* _Given instruction_:
Return each entry exactly, omitting nothing.

## Start Entries supplied

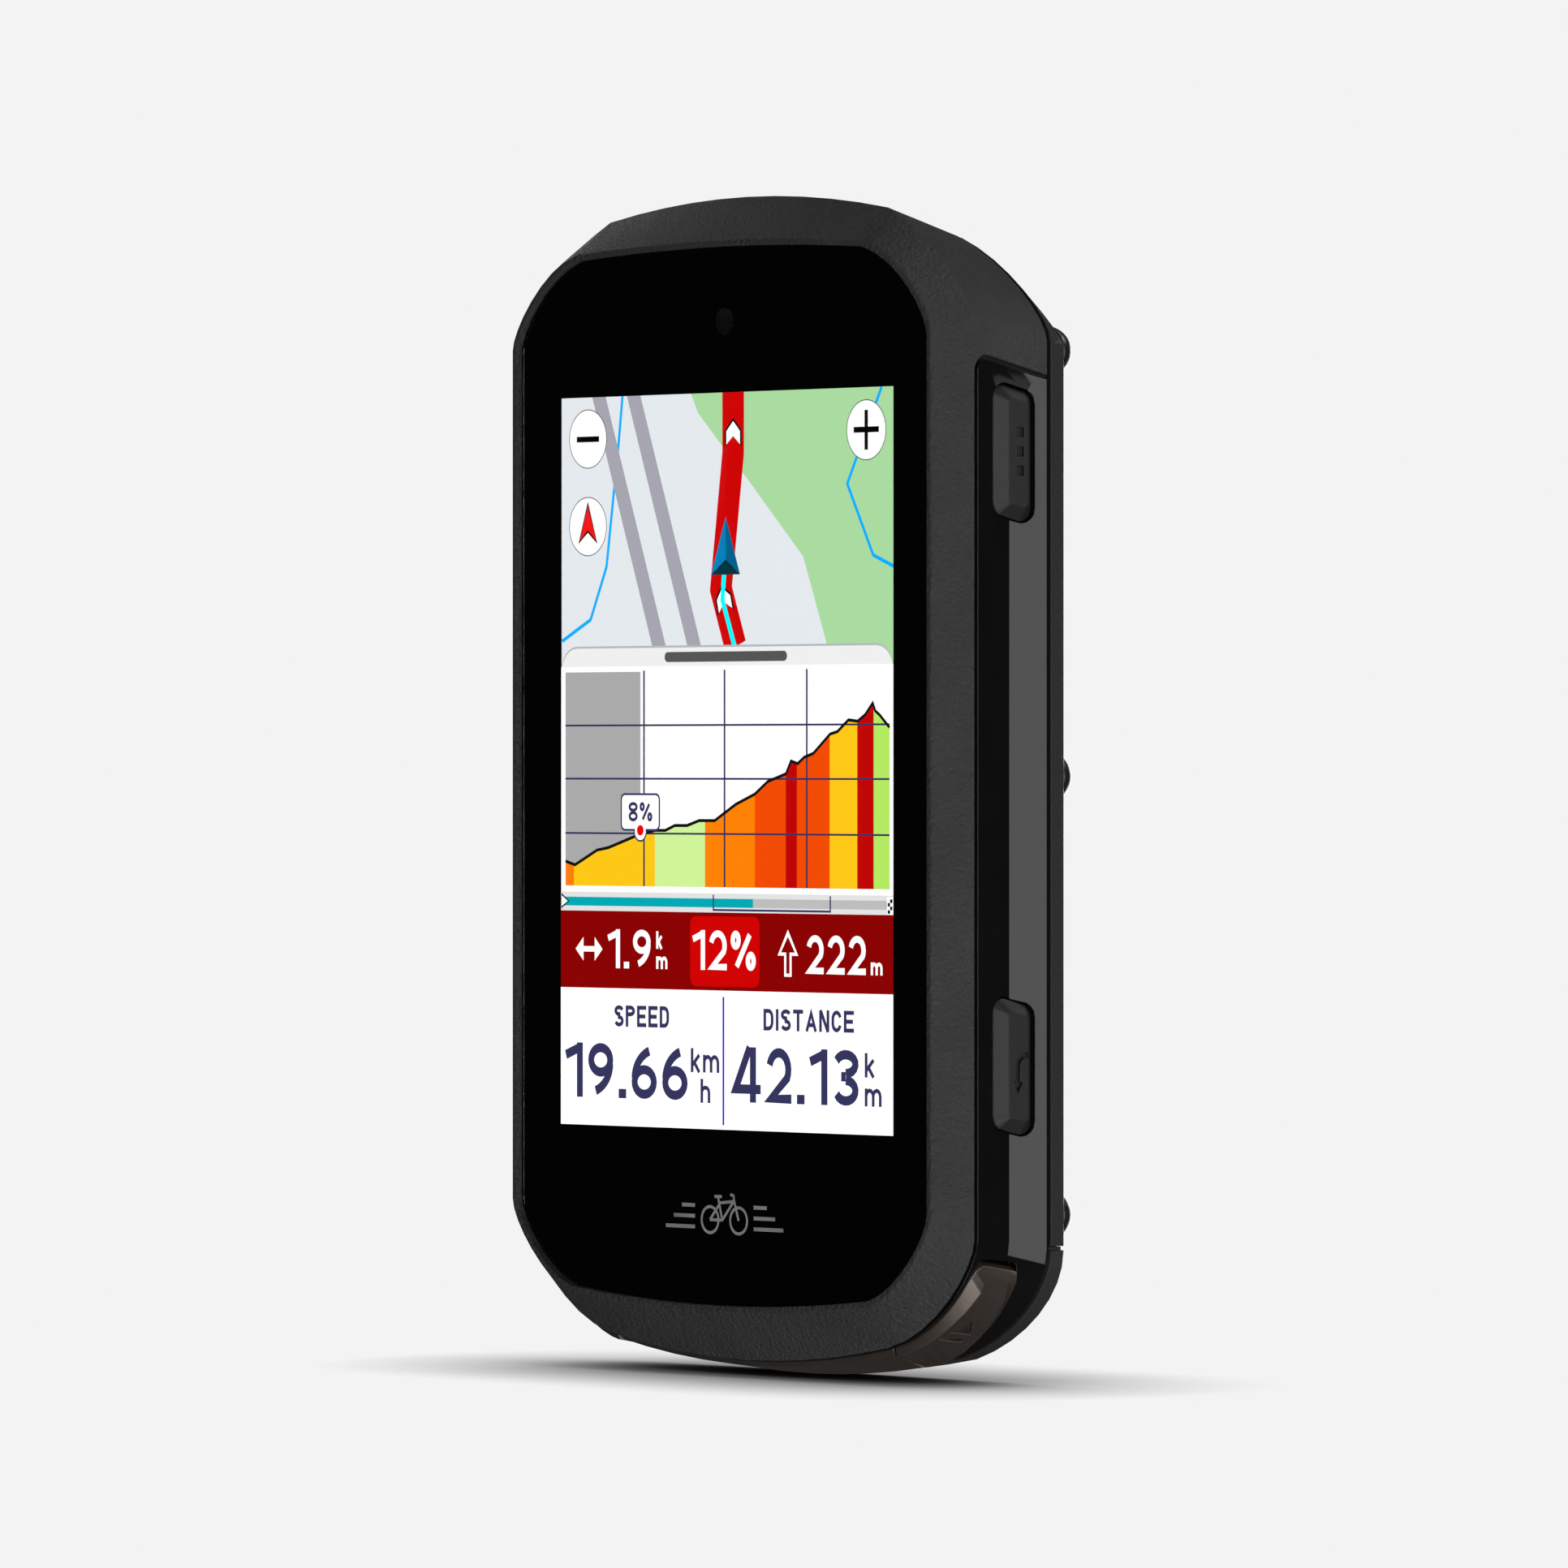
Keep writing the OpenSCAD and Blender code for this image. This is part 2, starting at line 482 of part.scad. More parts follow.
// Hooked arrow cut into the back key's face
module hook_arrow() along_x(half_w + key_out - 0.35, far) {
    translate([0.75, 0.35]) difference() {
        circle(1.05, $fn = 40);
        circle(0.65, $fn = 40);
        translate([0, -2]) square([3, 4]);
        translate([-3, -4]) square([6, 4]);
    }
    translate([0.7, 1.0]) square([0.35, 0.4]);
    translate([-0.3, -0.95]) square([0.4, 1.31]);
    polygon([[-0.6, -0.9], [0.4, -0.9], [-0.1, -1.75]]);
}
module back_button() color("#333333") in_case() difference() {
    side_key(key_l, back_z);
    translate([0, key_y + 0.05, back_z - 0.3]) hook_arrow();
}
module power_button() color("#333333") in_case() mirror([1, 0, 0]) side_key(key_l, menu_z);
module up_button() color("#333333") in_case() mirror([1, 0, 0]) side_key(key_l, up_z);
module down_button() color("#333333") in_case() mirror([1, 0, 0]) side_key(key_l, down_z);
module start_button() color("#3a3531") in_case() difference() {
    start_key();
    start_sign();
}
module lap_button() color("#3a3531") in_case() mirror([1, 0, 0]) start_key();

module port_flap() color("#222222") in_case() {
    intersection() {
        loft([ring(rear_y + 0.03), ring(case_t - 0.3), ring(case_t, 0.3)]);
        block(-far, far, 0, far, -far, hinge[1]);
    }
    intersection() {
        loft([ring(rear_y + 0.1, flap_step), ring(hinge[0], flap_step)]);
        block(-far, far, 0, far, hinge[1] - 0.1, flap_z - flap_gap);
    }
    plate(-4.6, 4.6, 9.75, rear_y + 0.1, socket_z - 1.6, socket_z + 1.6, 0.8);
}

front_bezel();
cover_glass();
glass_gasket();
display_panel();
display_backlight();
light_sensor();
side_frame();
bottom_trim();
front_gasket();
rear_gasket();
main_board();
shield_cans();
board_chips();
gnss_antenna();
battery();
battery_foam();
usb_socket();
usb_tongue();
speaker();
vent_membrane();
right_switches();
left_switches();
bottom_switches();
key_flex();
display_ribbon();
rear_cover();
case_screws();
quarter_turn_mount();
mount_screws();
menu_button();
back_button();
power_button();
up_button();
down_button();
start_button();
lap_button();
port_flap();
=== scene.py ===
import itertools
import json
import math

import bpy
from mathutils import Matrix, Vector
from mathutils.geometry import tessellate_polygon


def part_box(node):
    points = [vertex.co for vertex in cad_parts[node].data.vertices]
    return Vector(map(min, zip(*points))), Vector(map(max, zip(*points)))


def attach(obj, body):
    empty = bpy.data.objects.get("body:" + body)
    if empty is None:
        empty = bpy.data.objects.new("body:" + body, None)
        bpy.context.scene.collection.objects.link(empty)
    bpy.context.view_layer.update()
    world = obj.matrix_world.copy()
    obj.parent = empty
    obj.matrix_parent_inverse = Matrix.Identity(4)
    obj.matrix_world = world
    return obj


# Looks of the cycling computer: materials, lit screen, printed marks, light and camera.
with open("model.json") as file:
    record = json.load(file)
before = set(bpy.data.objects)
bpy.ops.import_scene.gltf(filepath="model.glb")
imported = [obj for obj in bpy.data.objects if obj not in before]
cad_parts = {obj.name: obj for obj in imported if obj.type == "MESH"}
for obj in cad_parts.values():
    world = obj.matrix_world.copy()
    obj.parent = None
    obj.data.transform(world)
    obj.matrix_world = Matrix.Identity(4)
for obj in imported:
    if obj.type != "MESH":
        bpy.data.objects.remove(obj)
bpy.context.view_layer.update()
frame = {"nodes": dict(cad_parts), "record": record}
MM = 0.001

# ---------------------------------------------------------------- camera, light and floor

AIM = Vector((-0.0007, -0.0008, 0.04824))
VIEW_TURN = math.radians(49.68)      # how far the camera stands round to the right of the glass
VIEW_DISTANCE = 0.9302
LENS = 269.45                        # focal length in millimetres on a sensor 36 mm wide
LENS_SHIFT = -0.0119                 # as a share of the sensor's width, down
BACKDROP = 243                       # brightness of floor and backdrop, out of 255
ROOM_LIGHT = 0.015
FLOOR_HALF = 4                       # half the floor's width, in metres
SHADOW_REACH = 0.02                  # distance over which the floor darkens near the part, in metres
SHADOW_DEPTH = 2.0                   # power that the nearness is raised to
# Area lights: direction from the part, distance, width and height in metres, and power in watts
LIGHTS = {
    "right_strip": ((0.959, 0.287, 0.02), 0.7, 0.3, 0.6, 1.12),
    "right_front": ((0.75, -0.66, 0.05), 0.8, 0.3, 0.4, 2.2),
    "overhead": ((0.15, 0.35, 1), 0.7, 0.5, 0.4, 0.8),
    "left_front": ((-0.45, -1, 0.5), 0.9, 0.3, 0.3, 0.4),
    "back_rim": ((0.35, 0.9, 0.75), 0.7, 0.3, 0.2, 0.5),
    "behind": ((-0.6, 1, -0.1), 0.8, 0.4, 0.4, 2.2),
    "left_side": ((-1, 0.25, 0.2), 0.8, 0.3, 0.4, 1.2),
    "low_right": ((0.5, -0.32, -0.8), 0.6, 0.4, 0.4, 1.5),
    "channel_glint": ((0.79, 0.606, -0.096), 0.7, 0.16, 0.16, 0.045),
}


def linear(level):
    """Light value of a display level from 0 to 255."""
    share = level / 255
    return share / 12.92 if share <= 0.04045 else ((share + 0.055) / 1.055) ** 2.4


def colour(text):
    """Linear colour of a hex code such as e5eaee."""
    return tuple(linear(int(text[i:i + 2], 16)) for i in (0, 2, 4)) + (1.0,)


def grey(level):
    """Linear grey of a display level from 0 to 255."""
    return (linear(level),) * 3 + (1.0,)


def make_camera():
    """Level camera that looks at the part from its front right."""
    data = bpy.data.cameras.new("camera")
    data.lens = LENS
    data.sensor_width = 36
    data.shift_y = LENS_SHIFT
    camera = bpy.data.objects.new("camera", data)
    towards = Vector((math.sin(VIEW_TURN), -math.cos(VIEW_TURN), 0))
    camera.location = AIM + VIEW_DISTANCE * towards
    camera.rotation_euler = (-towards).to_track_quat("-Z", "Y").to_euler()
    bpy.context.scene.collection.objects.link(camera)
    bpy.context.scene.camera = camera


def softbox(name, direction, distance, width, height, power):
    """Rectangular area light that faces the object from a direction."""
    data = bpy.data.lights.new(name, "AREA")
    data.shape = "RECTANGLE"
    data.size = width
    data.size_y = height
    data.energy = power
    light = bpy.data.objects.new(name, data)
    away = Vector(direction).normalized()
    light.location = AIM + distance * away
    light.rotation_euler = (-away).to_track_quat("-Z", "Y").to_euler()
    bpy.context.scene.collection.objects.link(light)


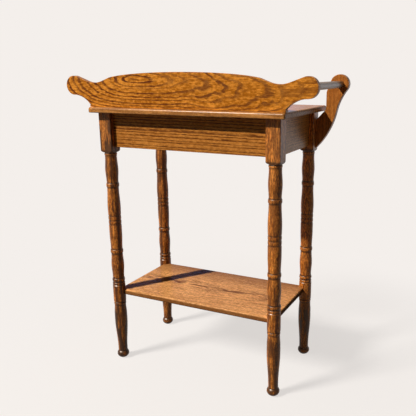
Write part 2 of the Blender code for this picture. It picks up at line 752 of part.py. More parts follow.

## End Entries supplied

* _Task solution_:
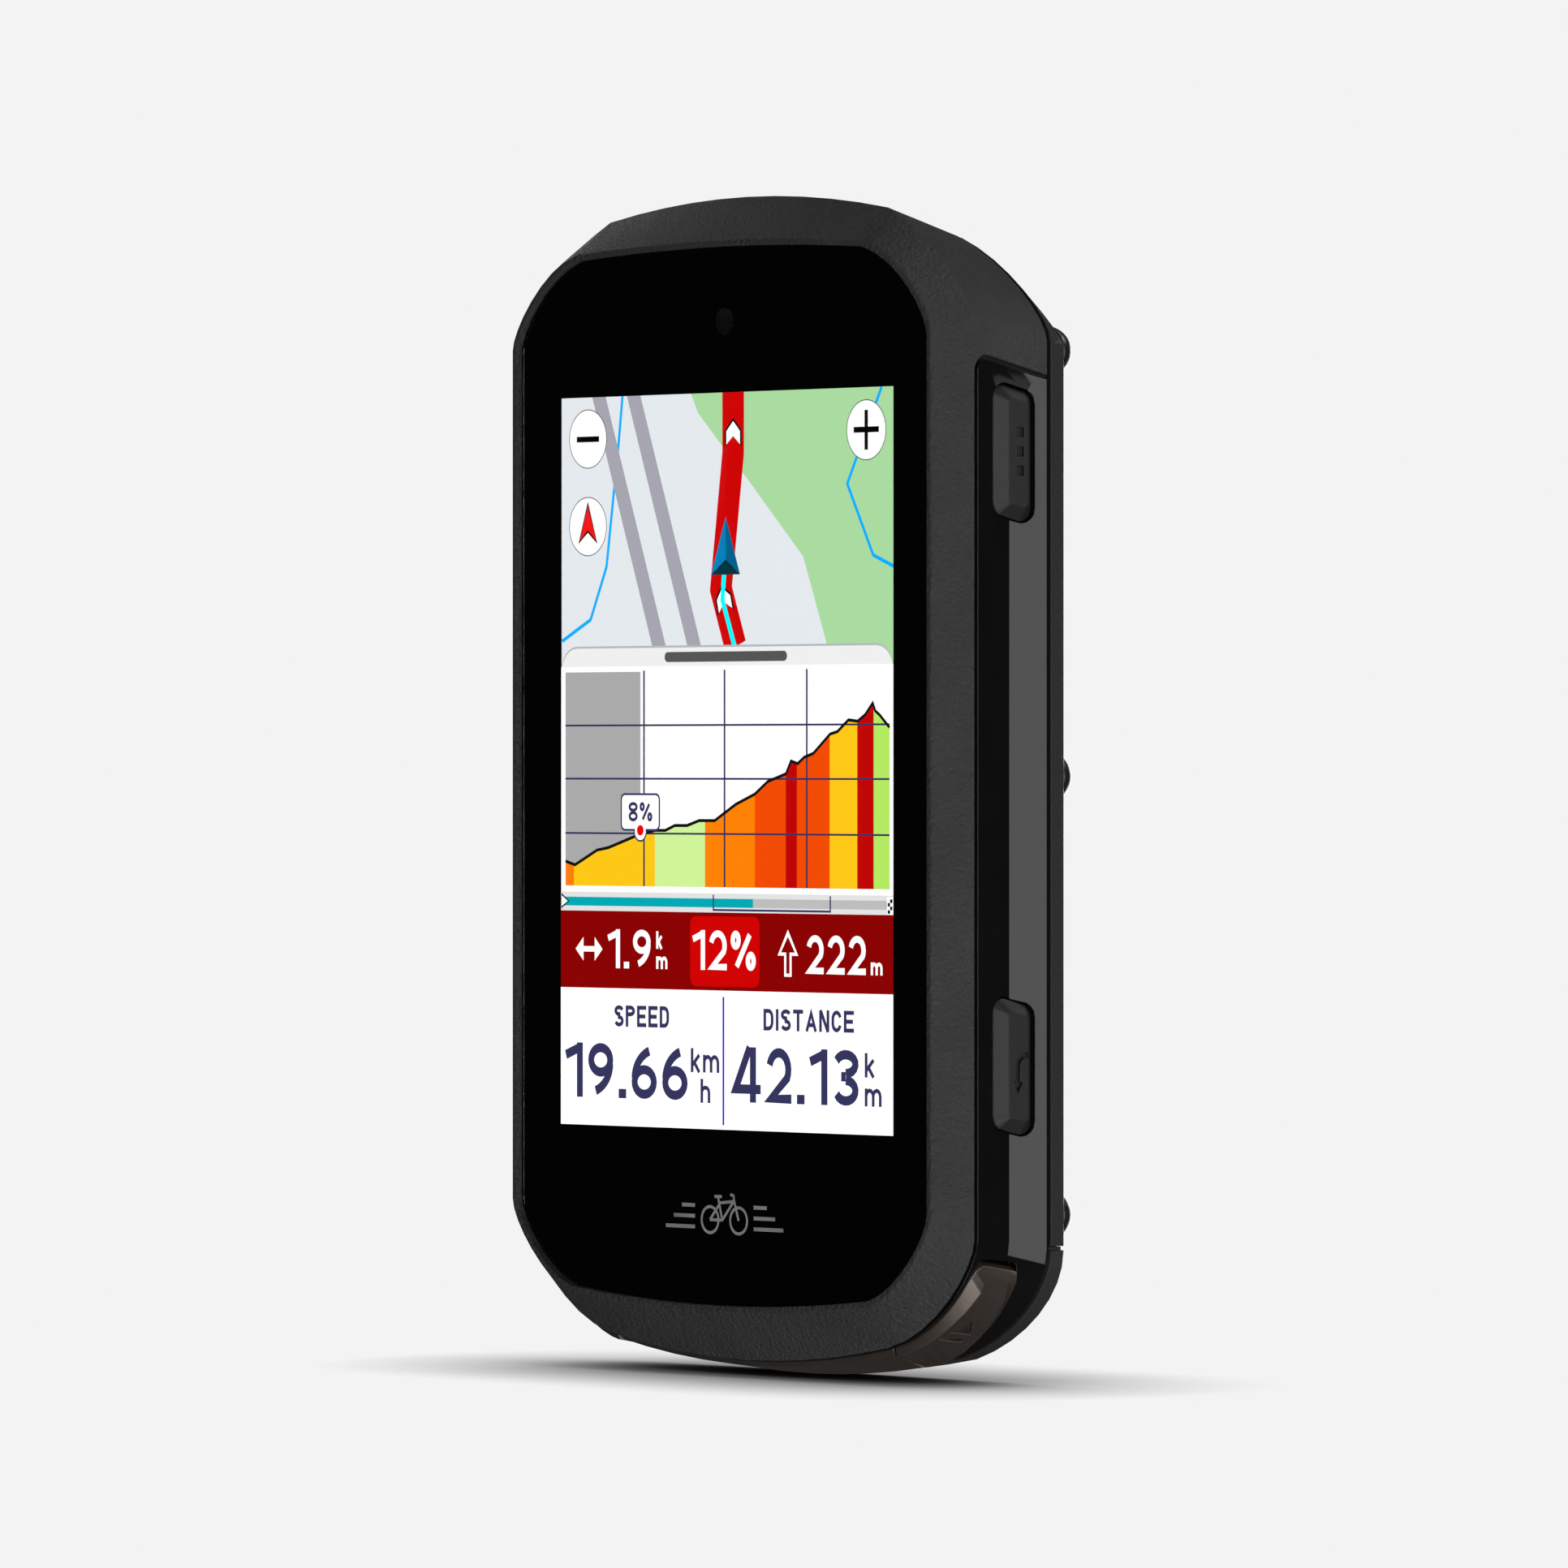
Keep writing the OpenSCAD and Blender code for this image. This is part 2, starting at line 482 of part.scad. More parts follow.
// Hooked arrow cut into the back key's face
module hook_arrow() along_x(half_w + key_out - 0.35, far) {
    translate([0.75, 0.35]) difference() {
        circle(1.05, $fn = 40);
        circle(0.65, $fn = 40);
        translate([0, -2]) square([3, 4]);
        translate([-3, -4]) square([6, 4]);
    }
    translate([0.7, 1.0]) square([0.35, 0.4]);
    translate([-0.3, -0.95]) square([0.4, 1.31]);
    polygon([[-0.6, -0.9], [0.4, -0.9], [-0.1, -1.75]]);
}
module back_button() color("#333333") in_case() difference() {
    side_key(key_l, back_z);
    translate([0, key_y + 0.05, back_z - 0.3]) hook_arrow();
}
module power_button() color("#333333") in_case() mirror([1, 0, 0]) side_key(key_l, menu_z);
module up_button() color("#333333") in_case() mirror([1, 0, 0]) side_key(key_l, up_z);
module down_button() color("#333333") in_case() mirror([1, 0, 0]) side_key(key_l, down_z);
module start_button() color("#3a3531") in_case() difference() {
    start_key();
    start_sign();
}
module lap_button() color("#3a3531") in_case() mirror([1, 0, 0]) start_key();

module port_flap() color("#222222") in_case() {
    intersection() {
        loft([ring(rear_y + 0.03), ring(case_t - 0.3), ring(case_t, 0.3)]);
        block(-far, far, 0, far, -far, hinge[1]);
    }
    intersection() {
        loft([ring(rear_y + 0.1, flap_step), ring(hinge[0], flap_step)]);
        block(-far, far, 0, far, hinge[1] - 0.1, flap_z - flap_gap);
    }
    plate(-4.6, 4.6, 9.75, rear_y + 0.1, socket_z - 1.6, socket_z + 1.6, 0.8);
}

front_bezel();
cover_glass();
glass_gasket();
display_panel();
display_backlight();
light_sensor();
side_frame();
bottom_trim();
front_gasket();
rear_gasket();
main_board();
shield_cans();
board_chips();
gnss_antenna();
battery();
battery_foam();
usb_socket();
usb_tongue();
speaker();
vent_membrane();
right_switches();
left_switches();
bottom_switches();
key_flex();
display_ribbon();
rear_cover();
case_screws();
quarter_turn_mount();
mount_screws();
menu_button();
back_button();
power_button();
up_button();
down_button();
start_button();
lap_button();
port_flap();
=== scene.py ===
import itertools
import json
import math

import bpy
from mathutils import Matrix, Vector
from mathutils.geometry import tessellate_polygon


def part_box(node):
    points = [vertex.co for vertex in cad_parts[node].data.vertices]
    return Vector(map(min, zip(*points))), Vector(map(max, zip(*points)))


def attach(obj, body):
    empty = bpy.data.objects.get("body:" + body)
    if empty is None:
        empty = bpy.data.objects.new("body:" + body, None)
        bpy.context.scene.collection.objects.link(empty)
    bpy.context.view_layer.update()
    world = obj.matrix_world.copy()
    obj.parent = empty
    obj.matrix_parent_inverse = Matrix.Identity(4)
    obj.matrix_world = world
    return obj


# Looks of the cycling computer: materials, lit screen, printed marks, light and camera.
with open("model.json") as file:
    record = json.load(file)
before = set(bpy.data.objects)
bpy.ops.import_scene.gltf(filepath="model.glb")
imported = [obj for obj in bpy.data.objects if obj not in before]
cad_parts = {obj.name: obj for obj in imported if obj.type == "MESH"}
for obj in cad_parts.values():
    world = obj.matrix_world.copy()
    obj.parent = None
    obj.data.transform(world)
    obj.matrix_world = Matrix.Identity(4)
for obj in imported:
    if obj.type != "MESH":
        bpy.data.objects.remove(obj)
bpy.context.view_layer.update()
frame = {"nodes": dict(cad_parts), "record": record}
MM = 0.001

# ---------------------------------------------------------------- camera, light and floor

AIM = Vector((-0.0007, -0.0008, 0.04824))
VIEW_TURN = math.radians(49.68)      # how far the camera stands round to the right of the glass
VIEW_DISTANCE = 0.9302
LENS = 269.45                        # focal length in millimetres on a sensor 36 mm wide
LENS_SHIFT = -0.0119                 # as a share of the sensor's width, down
BACKDROP = 243                       # brightness of floor and backdrop, out of 255
ROOM_LIGHT = 0.015
FLOOR_HALF = 4                       # half the floor's width, in metres
SHADOW_REACH = 0.02                  # distance over which the floor darkens near the part, in metres
SHADOW_DEPTH = 2.0                   # power that the nearness is raised to
# Area lights: direction from the part, distance, width and height in metres, and power in watts
LIGHTS = {
    "right_strip": ((0.959, 0.287, 0.02), 0.7, 0.3, 0.6, 1.12),
    "right_front": ((0.75, -0.66, 0.05), 0.8, 0.3, 0.4, 2.2),
    "overhead": ((0.15, 0.35, 1), 0.7, 0.5, 0.4, 0.8),
    "left_front": ((-0.45, -1, 0.5), 0.9, 0.3, 0.3, 0.4),
    "back_rim": ((0.35, 0.9, 0.75), 0.7, 0.3, 0.2, 0.5),
    "behind": ((-0.6, 1, -0.1), 0.8, 0.4, 0.4, 2.2),
    "left_side": ((-1, 0.25, 0.2), 0.8, 0.3, 0.4, 1.2),
    "low_right": ((0.5, -0.32, -0.8), 0.6, 0.4, 0.4, 1.5),
    "channel_glint": ((0.79, 0.606, -0.096), 0.7, 0.16, 0.16, 0.045),
}


def linear(level):
    """Light value of a display level from 0 to 255."""
    share = level / 255
    return share / 12.92 if share <= 0.04045 else ((share + 0.055) / 1.055) ** 2.4


def colour(text):
    """Linear colour of a hex code such as e5eaee."""
    return tuple(linear(int(text[i:i + 2], 16)) for i in (0, 2, 4)) + (1.0,)


def grey(level):
    """Linear grey of a display level from 0 to 255."""
    return (linear(level),) * 3 + (1.0,)


def make_camera():
    """Level camera that looks at the part from its front right."""
    data = bpy.data.cameras.new("camera")
    data.lens = LENS
    data.sensor_width = 36
    data.shift_y = LENS_SHIFT
    camera = bpy.data.objects.new("camera", data)
    towards = Vector((math.sin(VIEW_TURN), -math.cos(VIEW_TURN), 0))
    camera.location = AIM + VIEW_DISTANCE * towards
    camera.rotation_euler = (-towards).to_track_quat("-Z", "Y").to_euler()
    bpy.context.scene.collection.objects.link(camera)
    bpy.context.scene.camera = camera


def softbox(name, direction, distance, width, height, power):
    """Rectangular area light that faces the object from a direction."""
    data = bpy.data.lights.new(name, "AREA")
    data.shape = "RECTANGLE"
    data.size = width
    data.size_y = height
    data.energy = power
    light = bpy.data.objects.new(name, data)
    away = Vector(direction).normalized()
    light.location = AIM + distance * away
    light.rotation_euler = (-away).to_track_quat("-Z", "Y").to_euler()
    bpy.context.scene.collection.objects.link(light)


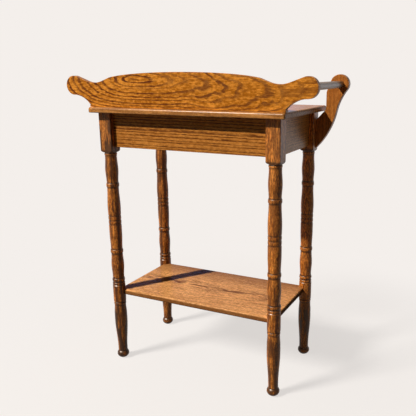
Write part 2 of the Blender code for this picture. It picks up at line 752 of part.py. More parts follow.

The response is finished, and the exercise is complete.